One row per observed-to-canonical relationship.

column meaning
`observed_product_id` retailer observed product id
`canonical_product_id` linked canonical product id
`link_method` `manual`, `exact_upc`, `exact_name`, etc.
`link_confidence` optional confidence label
`review_status` `pending`, `approved`, `rejected`, or blank
`reviewed_by` reviewer id or initials
`reviewed_at` review timestamp or date
`link_notes` optional notes

Primary key:

  • (`observed_product_id`, `canonical_product_id`)

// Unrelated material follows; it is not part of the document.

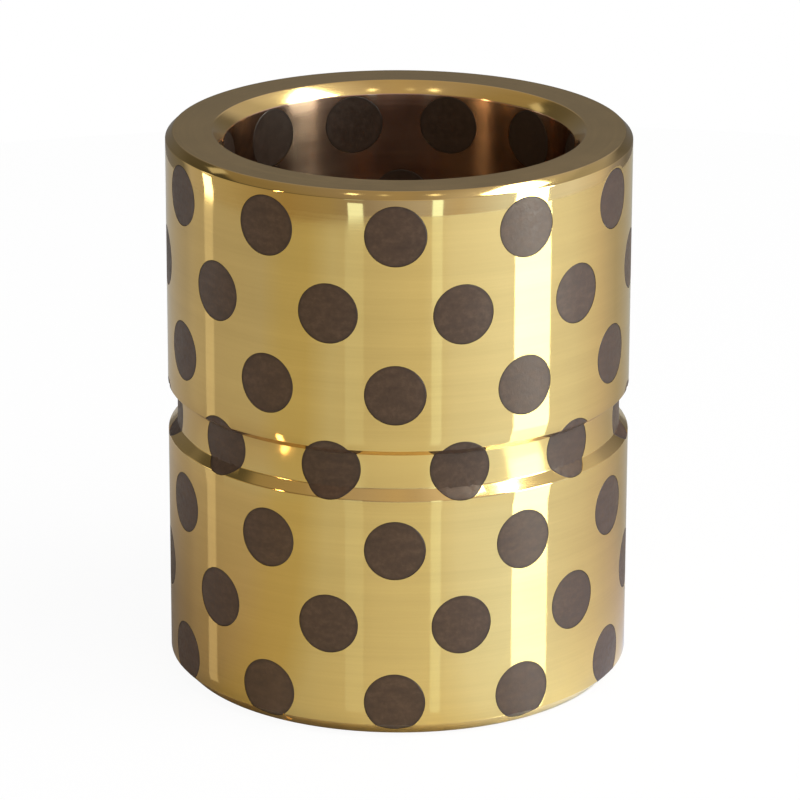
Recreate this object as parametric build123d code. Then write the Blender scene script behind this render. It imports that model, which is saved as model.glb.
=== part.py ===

schema: `data/shared/review_queue.csv`

One row per issue needing human review.

column meaning
`review_id` stable review row id
`queue_type` `observed_product`, `link_candidate`, `parse_issue`
`retailer` retailer slug when applicable
`observed_product_id` observed product id when applicable
`canonical_product_id` candidate canonical id when applicable
`reason_code` machine-readable review reason
`priority` optional priority label
`raw_item_names` compact list of example raw names
`normalized_names` compact list of example normalized names
`upc` example UPC/PLU
`image_url` example image url
`example_prices` compact list of example prices
`seen_count` count of related rows
`status` `pending`, `approved`, `rejected`, `deferred`
`resolution_notes` reviewer notes
`created_at` creation timestamp or date
`updated_at` last update timestamp or date

Primary key:

  • (`review_id`)

current giant mapping

Current scraper outputs map to the new layout as follows:

  • `giant_output/raw/history.json` -> `data/giant/raw/history.json`
  • `giant_output/raw/<order_id>.json` -> `data/giant/raw/orders/<order_id>.json`
  • `giant_output/orders.csv` -> `data/giant/orders.csv`
  • `giant_output/items.csv` -> `data/giant/items_raw.csv`

Current Giant raw order payloads already expose fields needed for future enrichment, including `image`, `itemName`, `primUpcCd`, `lbEachCd`, `unitPrice`, `groceryAmount`, and `totalPickedWeight`.